··· Task material
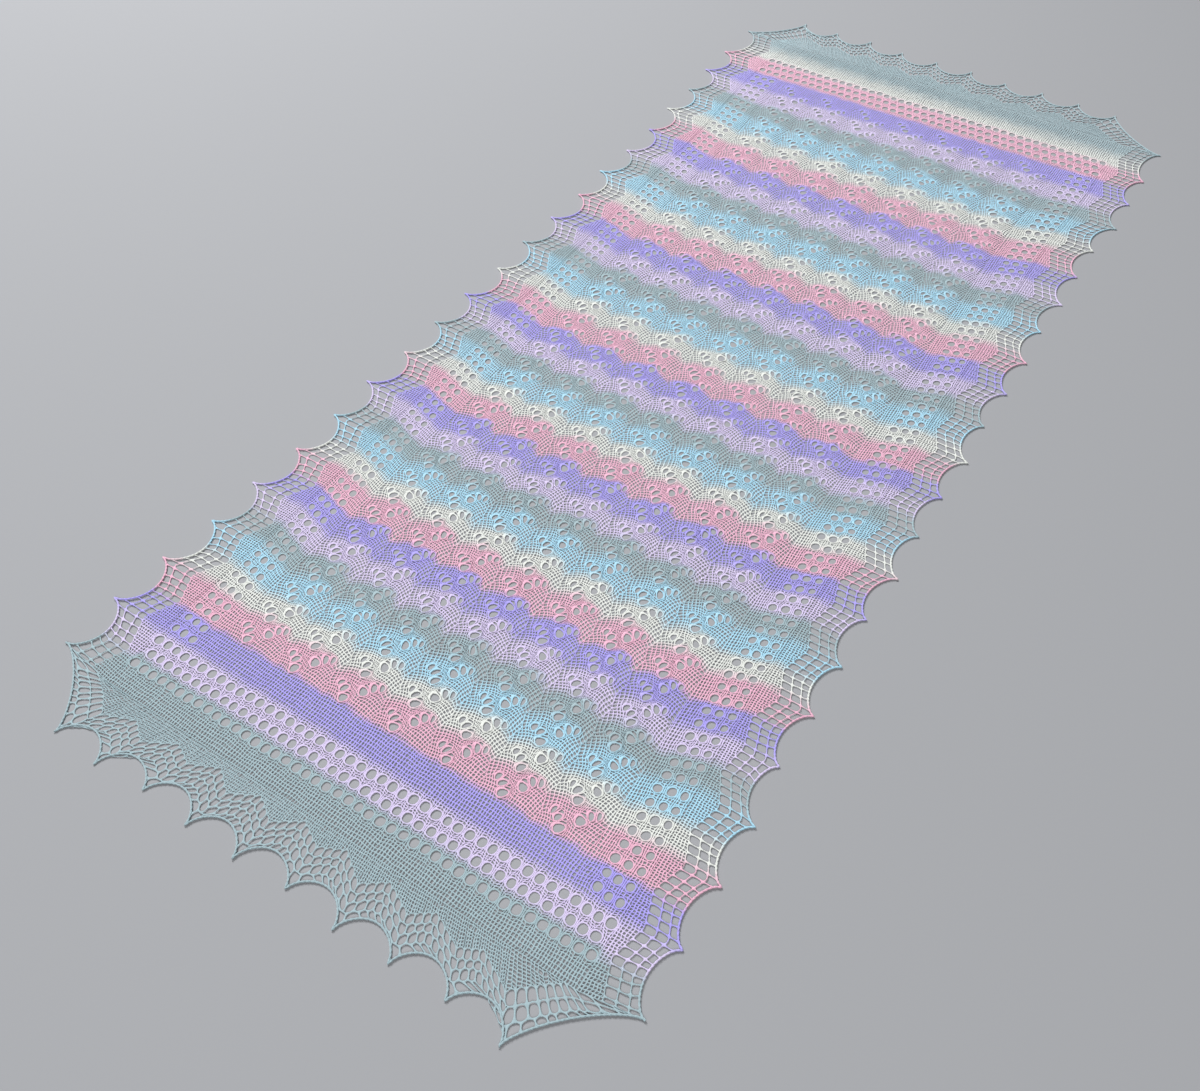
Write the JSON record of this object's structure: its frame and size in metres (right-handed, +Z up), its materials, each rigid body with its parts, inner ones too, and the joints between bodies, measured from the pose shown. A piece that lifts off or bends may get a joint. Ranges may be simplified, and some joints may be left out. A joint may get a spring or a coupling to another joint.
{
  "type": "lace shawl laid flat",
  "caption": "Rectangular knitted lace shawl laid flat, with an all-over lace centre, eyelet borders and a scalloped mesh edging.",
  "frame": {"origin": "middle of the shawl's box on the surface that it lies on", "axes": "+X across the shawl, +Y along it towards the far end in the picture, +Z up out of the surface"},
  "size_m": [0.7242, 1.707, 0.0012],
  "materials": {
    "lace_centre": "fine soft wool, striped in pink, off-white, light blue, grey-teal, pale lilac and violet",
    "side_border": "fine soft wool, in the stripes of the centre",
    "end_border": "fine soft wool, grey-teal, pale lilac-pink and off-white",
    "side_edging": "fine soft wool mesh, in the stripes of the centre",
    "end_edging": "fine soft wool mesh, grey-teal"
  },
  "bodies": {
    "root": {"centre": "lace_centre", "side_border_left": "side_border", "side_border_right": "side_border", "end_border_near": "end_border", "end_border_far": "end_border", "edging_left": "side_edging", "edging_right": "side_edging", "edging_near": "end_edging", "edging_far": "end_edging"}
  },
  "joints": []
}
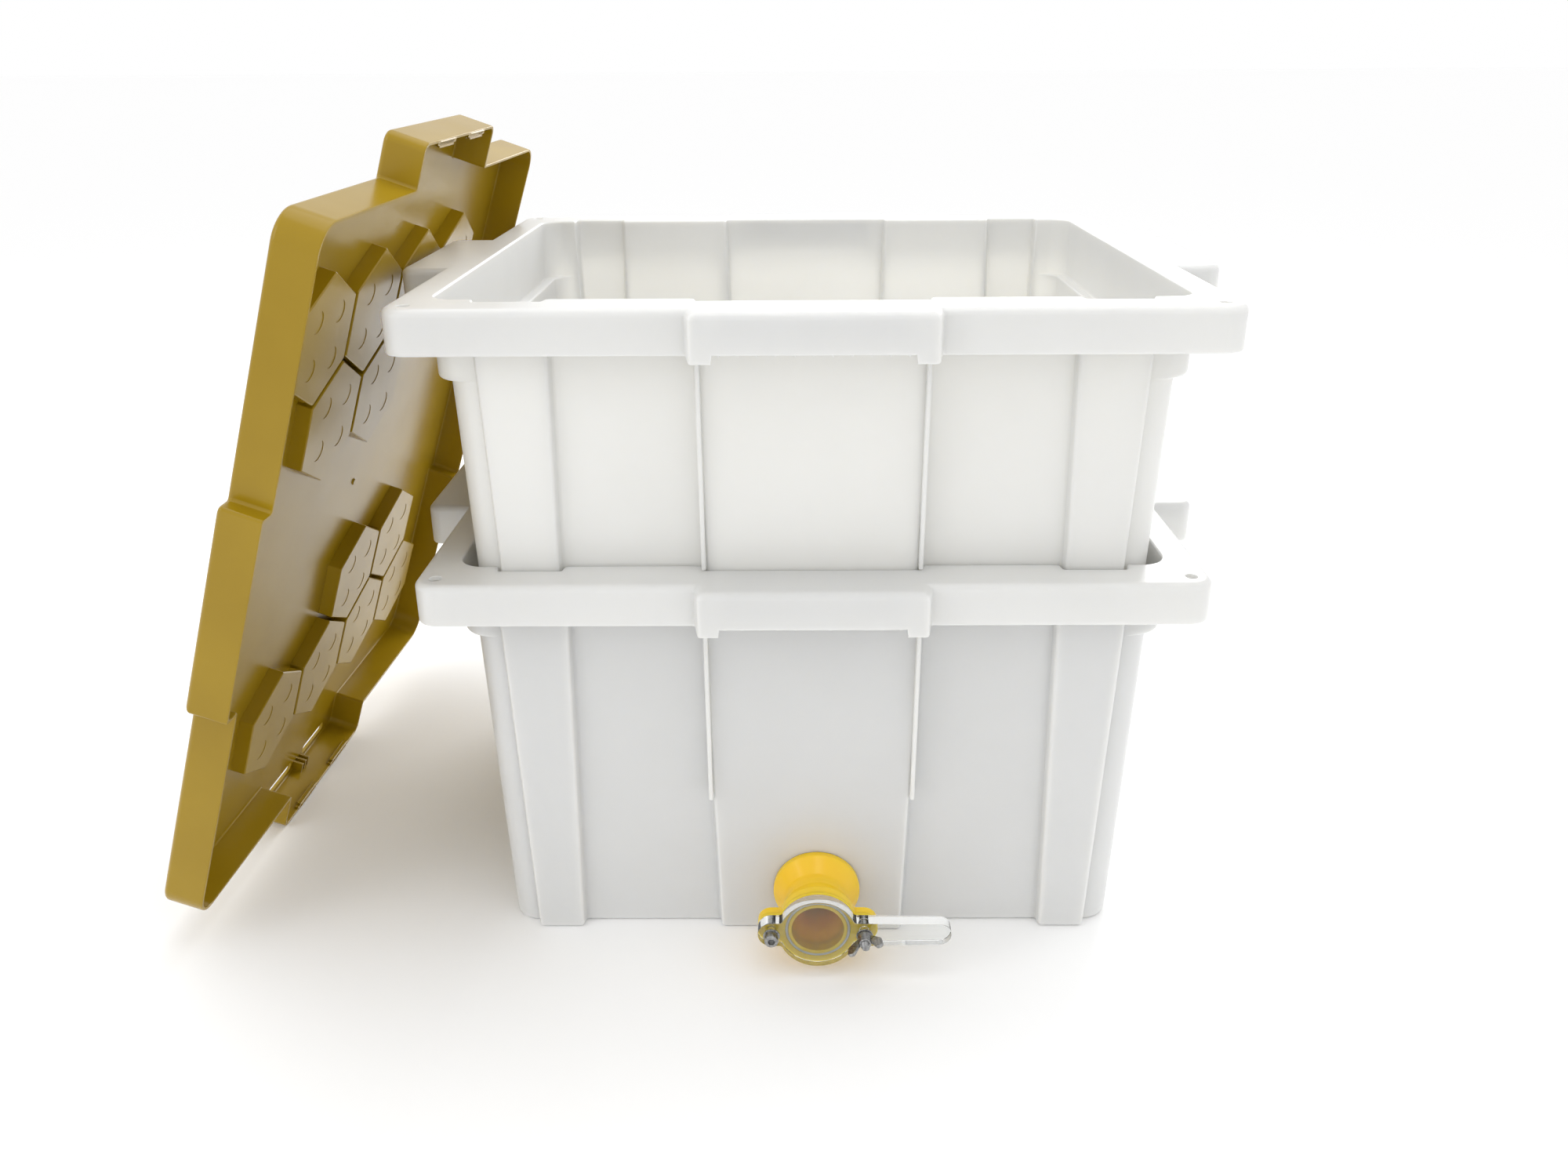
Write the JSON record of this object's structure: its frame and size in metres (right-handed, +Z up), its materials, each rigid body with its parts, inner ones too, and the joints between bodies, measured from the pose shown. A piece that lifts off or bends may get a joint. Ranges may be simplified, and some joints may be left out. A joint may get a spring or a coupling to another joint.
{
  "type": "honey frame tote kit",
  "caption": "Two nesting translucent totes for honey frames, with a lid leaning on one end and a swing-blade honey gate low in the front wall.",
  "frame": {"origin": "on the floor under the middle of the lower tote", "axes": "+X along the totes' length, away from the lid; -Y is the front with the gate; +Z up"},
  "size_m": [0.7838, 0.5113, 0.5881],
  "materials": {
    "tote_plastic": "satin translucent natural white polyethylene",
    "lid_plastic": "satin gold polyethylene",
    "gate_plastic": "glossy yellow nylon",
    "clear_acrylic": "polished clear acrylic",
    "seal_rubber": "matte soft silicone",
    "steel": "plain stainless steel"
  },
  "bodies": {
    "base": {"lower_tote": "tote_plastic", "gate_body": "gate_plastic", "gate_gasket": "seal_rubber", "gate_lock_nut": "gate_plastic", "gate_seal": "seal_rubber", "pivot_bolt": "steel", "pivot_washer": "steel", "pivot_nut": "steel", "clamp_bolt": "steel", "clamp_washer": "steel"},
    "upper": {"upper_tote": "tote_plastic"},
    "cover": {"lid": "lid_plastic"},
    "blade": {"gate_blade": "clear_acrylic"},
    "wing": {"wing_nut": "steel"}
  },
  "joints": [
    {"name": "upper_tote_lift", "type": "slide", "parent": "base", "child": "upper", "axis": [0, 0, 1], "range_m": [0, 0.2]},
    {"name": "lid_slide", "type": "slide", "parent": "base", "child": "cover", "axis": [-1, 0, 0], "range_m": [0, 0.2]},
    {"name": "gate_swing", "type": "hinge", "parent": "base", "child": "blade", "pos_m": [-0.0294, -0.2451, 0.039], "axis": [0, -1, 0], "range_deg": [0, 92]},
    {"name": "wing_turn", "type": "hinge", "parent": "base", "child": "wing", "pos_m": [0.0374, -0.2576, 0.039], "axis": [0, -1, 0], "continuous": true}
  ],
  "couplings": [
    {"joint": "lid_slide", "follows": "upper_tote_lift", "ratio": 1}
  ]
}
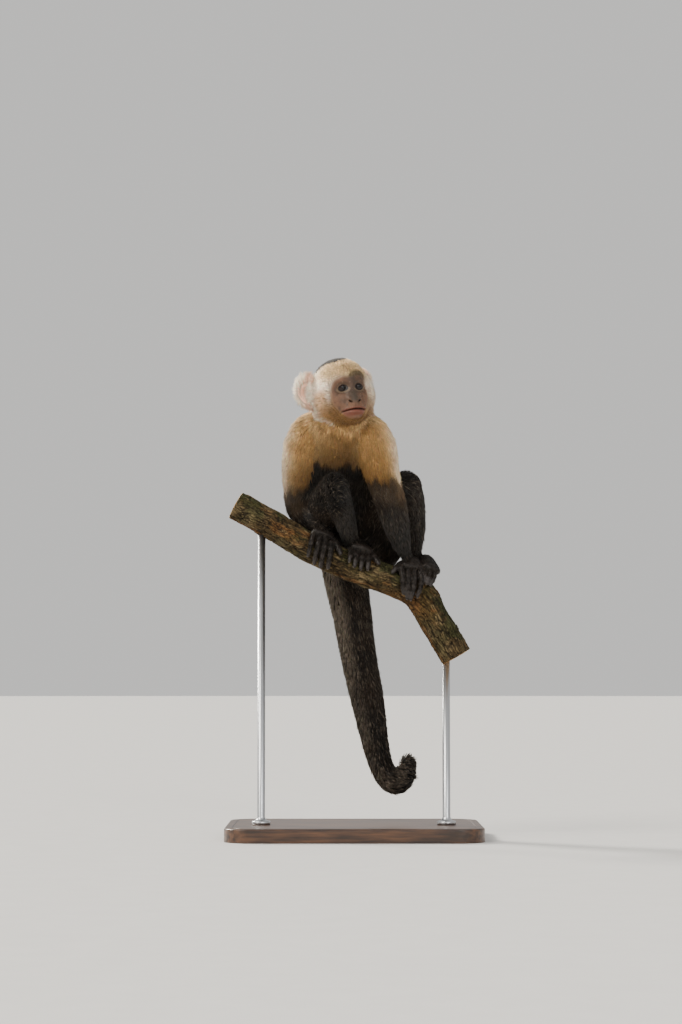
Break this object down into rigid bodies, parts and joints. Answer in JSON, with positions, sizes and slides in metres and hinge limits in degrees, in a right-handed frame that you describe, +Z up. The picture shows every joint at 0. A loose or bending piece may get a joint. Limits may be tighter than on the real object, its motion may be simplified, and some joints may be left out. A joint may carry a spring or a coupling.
{
  "type": "white-faced capuchin monkey, museum model on a perch",
  "caption": "Life-size still model of a white-faced capuchin monkey squatting on a cut branch, hands and feet wrapped over it, tail hanging behind, held on a flat base by rods.",
  "frame": {"origin": "middle of the flat underside of the stand's base", "axes": "+Z up, monkey's front towards -Y, monkey's own left towards +X"},
  "size_m": [0.33, 0.236, 0.6213],
  "materials": {
    "cream_hair": "cream hair",
    "black_hair": "black-brown hair",
    "dark_skin": "dark skin with short hair",
    "ear_skin": "pale skin with cream hair",
    "eye_dark": "glossy dark brown",
    "bark": "rough bark",
    "board": "satin dark wood",
    "steel": "brushed"
  },
  "bodies": {
    "root": {"perch_branch": "bark", "head": "cream_hair", "ear_right": "ear_skin", "ear_left": "ear_skin", "eye_right": "eye_dark", "eye_left": "eye_dark", "chest": "cream_hair", "abdomen": "black_hair", "neck": "cream_hair", "upper_arm_right": "cream_hair", "forearm_right": "black_hair", "palm_right": "dark_skin", "thumb_right": "dark_skin", "finger_index_right": "dark_skin", "finger_middle_right": "dark_skin", "finger_ring_right": "dark_skin", "finger_little_right": "dark_skin", "thigh_right": "black_hair", "shin_right": "black_hair", "foot_right": "dark_skin", "toe_big_right": "dark_skin", "toe_second_right": "dark_skin", "toe_third_right": "dark_skin", "toe_fourth_right": "dark_skin", "toe_fifth_right": "dark_skin", "upper_arm_left": "cream_hair", "forearm_left": "black_hair", "palm_left": "dark_skin", "thumb_left": "dark_skin", "finger_index_left": "dark_skin", "finger_middle_left": "dark_skin", "finger_ring_left": "dark_skin", "finger_little_left": "dark_skin", "thigh_left": "black_hair", "shin_left": "black_hair", "foot_left": "dark_skin", "toe_big_left": "dark_skin", "toe_second_left": "dark_skin", "toe_third_left": "dark_skin", "toe_fourth_left": "dark_skin", "toe_fifth_left": "dark_skin", "tail_root": "black_hair", "tail_middle": "black_hair", "tail_lower": "black_hair", "tail_tip": "black_hair", "stand_rod_left": "steel", "stand_rod_right": "steel", "stand_base": "board"}
  },
  "joints": []
}
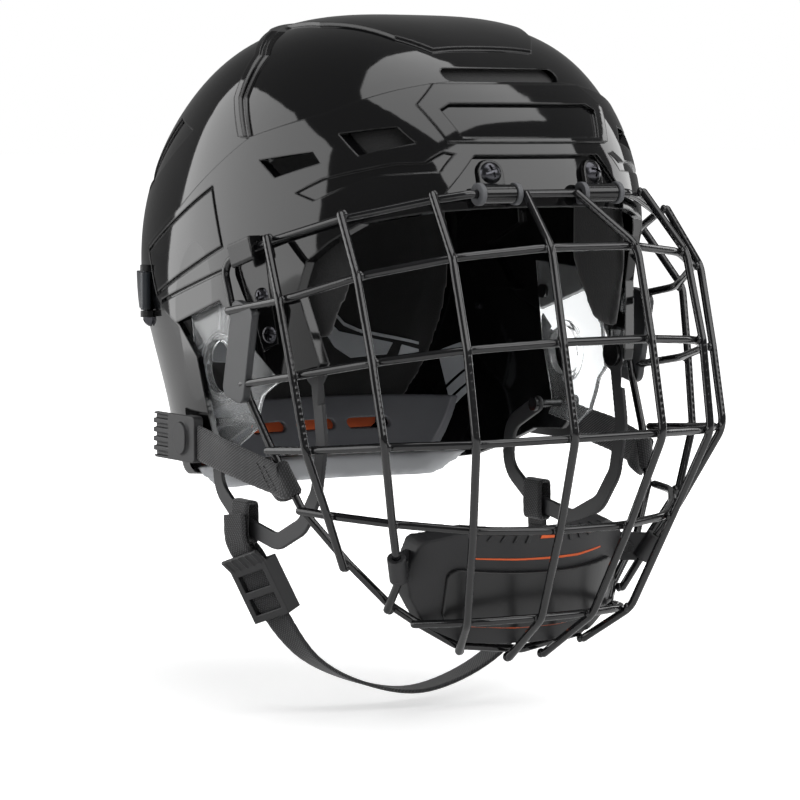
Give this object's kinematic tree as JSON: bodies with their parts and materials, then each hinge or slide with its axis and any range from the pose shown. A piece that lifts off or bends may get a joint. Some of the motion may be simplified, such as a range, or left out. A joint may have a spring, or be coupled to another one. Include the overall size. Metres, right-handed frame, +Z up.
{
  "type": "ice hockey helmet",
  "caption": "Hard helmet in front and rear shells over foam, with clear ear guards and a wire face cage that flips up on brow clips, held by a chin strap and harness.",
  "frame": {"origin": "middle of the head cavity at the level of the ear openings", "axes": "+Z up, the face looks along -Y, +X to the wearer's left"},
  "size_m": [0.2268, 0.3229, 0.3182],
  "materials": {
    "shell_plastic": "satin moulded",
    "liner_foam": "matte foam",
    "pad_plastic": "matte",
    "band_foam": "matte foam",
    "clear_plastic": "clear gloss",
    "clip_plastic": "satin",
    "flange_rubber": "matte",
    "black_steel": "gloss black",
    "tag_rubber": "matte",
    "sling_plastic": "satin",
    "webbing": "woven",
    "cup_plastic": "matte",
    "cup_plate_plastic": "satin",
    "cup_foam": "matte foam"
  },
  "bodies": {
    "front_shell": {"front_shell": "shell_plastic", "front_liner": "liner_foam", "temple_pad_right": "liner_foam", "temple_pad_left": "liner_foam", "ear_guard_right": "clear_plastic", "ear_guard_left": "clear_plastic", "ear_guard_studs": "clip_plastic", "brow_clip_right": "clip_plastic", "brow_clip_left": "clip_plastic", "brow_clip_flanges": "flange_rubber", "brow_clip_screws": "black_steel", "brow_clip_nuts": "black_steel", "temple_bracket_right": "clip_plastic", "temple_bracket_left": "clip_plastic", "temple_bracket_screws": "black_steel", "temple_bracket_nuts": "black_steel", "ear_sling_right": "sling_plastic", "ear_sling_left": "sling_plastic", "ear_sling_studs": "clip_plastic", "chin_strap": "webbing", "short_strap": "webbing", "strap_slider": "clip_plastic"},
    "rear_shell": {"rear_shell": "shell_plastic", "crown_liner": "liner_foam", "rear_liner": "liner_foam", "occiput_pad": "pad_plastic", "nape_band": "band_foam", "clip_anchors": "black_steel", "size_lock_pins": "black_steel", "size_lock_lugs": "clip_plastic", "rear_shell_screws": "black_steel"},
    "cage": {"cage_rim_wire": "black_steel", "cage_upright_wires": "black_steel", "cage_cross_wires": "black_steel", "cage_tag_right": "tag_rubber", "cage_tag_left": "tag_rubber", "chin_cup": "cup_plastic", "chin_cup_liner": "cup_foam", "chin_cup_plate": "cup_plate_plastic", "chin_bracket_right": "clip_plastic", "chin_bracket_left": "clip_plastic", "chin_rivets": "black_steel", "harness_strap_right": "webbing", "harness_strap_left": "webbing", "release_clip_right": "clip_plastic", "release_clip_left": "clip_plastic"},
    "size_lock_right": {"size_lock_right": "clip_plastic"},
    "size_lock_left": {"size_lock_left": "clip_plastic"}
  },
  "joints": [
    {"name": "cage_flip", "type": "hinge", "parent": "front_shell", "child": "cage", "pos_m": [0, -0.1329, 0.0652], "axis": [-1, 0, 0], "range_deg": [0, 110]},
    {"name": "rear_shell_slide", "type": "slide", "parent": "front_shell", "child": "rear_shell", "axis": [0, 1, 0], "range_m": [0, 0.012]},
    {"name": "size_lock_right_turn", "type": "hinge", "parent": "rear_shell", "child": "size_lock_right", "pos_m": [-0.1015, 0.0535, 0.017], "axis": [0, 0, 1], "range_deg": [0, 80]},
    {"name": "size_lock_left_turn", "type": "hinge", "parent": "rear_shell", "child": "size_lock_left", "pos_m": [0.1015, 0.0535, 0.017], "axis": [0, 0, -1], "range_deg": [0, 80]}
  ]
}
······
Directive — Copy every line of the listing that includes the string "axis".

Written reply —
    {"name": "upper_tote_lift", "type": "slide", "parent": "base", "child": "upper", "axis": [0, 0, 1], "range_m": [0, 0.2]},
    {"name": "lid_slide", "type": "slide", "parent": "base", "child": "cover", "axis": [-1, 0, 0], "range_m": [0, 0.2]},
    {"name": "gate_swing", "type": "hinge", "parent": "base", "child": "blade", "pos_m": [-0.0294, -0.2451, 0.039], "axis": [0, -1, 0], "range_deg": [0, 92]},
    {"name": "wing_turn", "type": "hinge", "parent": "base", "child": "wing", "pos_m": [0.0374, -0.2576, 0.039], "axis": [0, -1, 0], "continuous": true}
Give this object's kinematic tree as JSON: bodies with their parts and materials, then each hinge or slide with its axis and any range from the pose shown. A piece that lifts off or bends may get a joint. Some of the motion may be simplified, such as a range, or left out. A joint may have a spring, or be coupled to another one. Include the overall size. Metres, right-handed frame, +Z up.
    {"name": "cage_flip", "type": "hinge", "parent": "front_shell", "child": "cage", "pos_m": [0, -0.1329, 0.0652], "axis": [-1, 0, 0], "range_deg": [0, 110]},
    {"name": "rear_shell_slide", "type": "slide", "parent": "front_shell", "child": "rear_shell", "axis": [0, 1, 0], "range_m": [0, 0.012]},
    {"name": "size_lock_right_turn", "type": "hinge", "parent": "rear_shell", "child": "size_lock_right", "pos_m": [-0.1015, 0.0535, 0.017], "axis": [0, 0, 1], "range_deg": [0, 80]},
    {"name": "size_lock_left_turn", "type": "hinge", "parent": "rear_shell", "child": "size_lock_left", "pos_m": [0.1015, 0.0535, 0.017], "axis": [0, 0, -1], "range_deg": [0, 80]}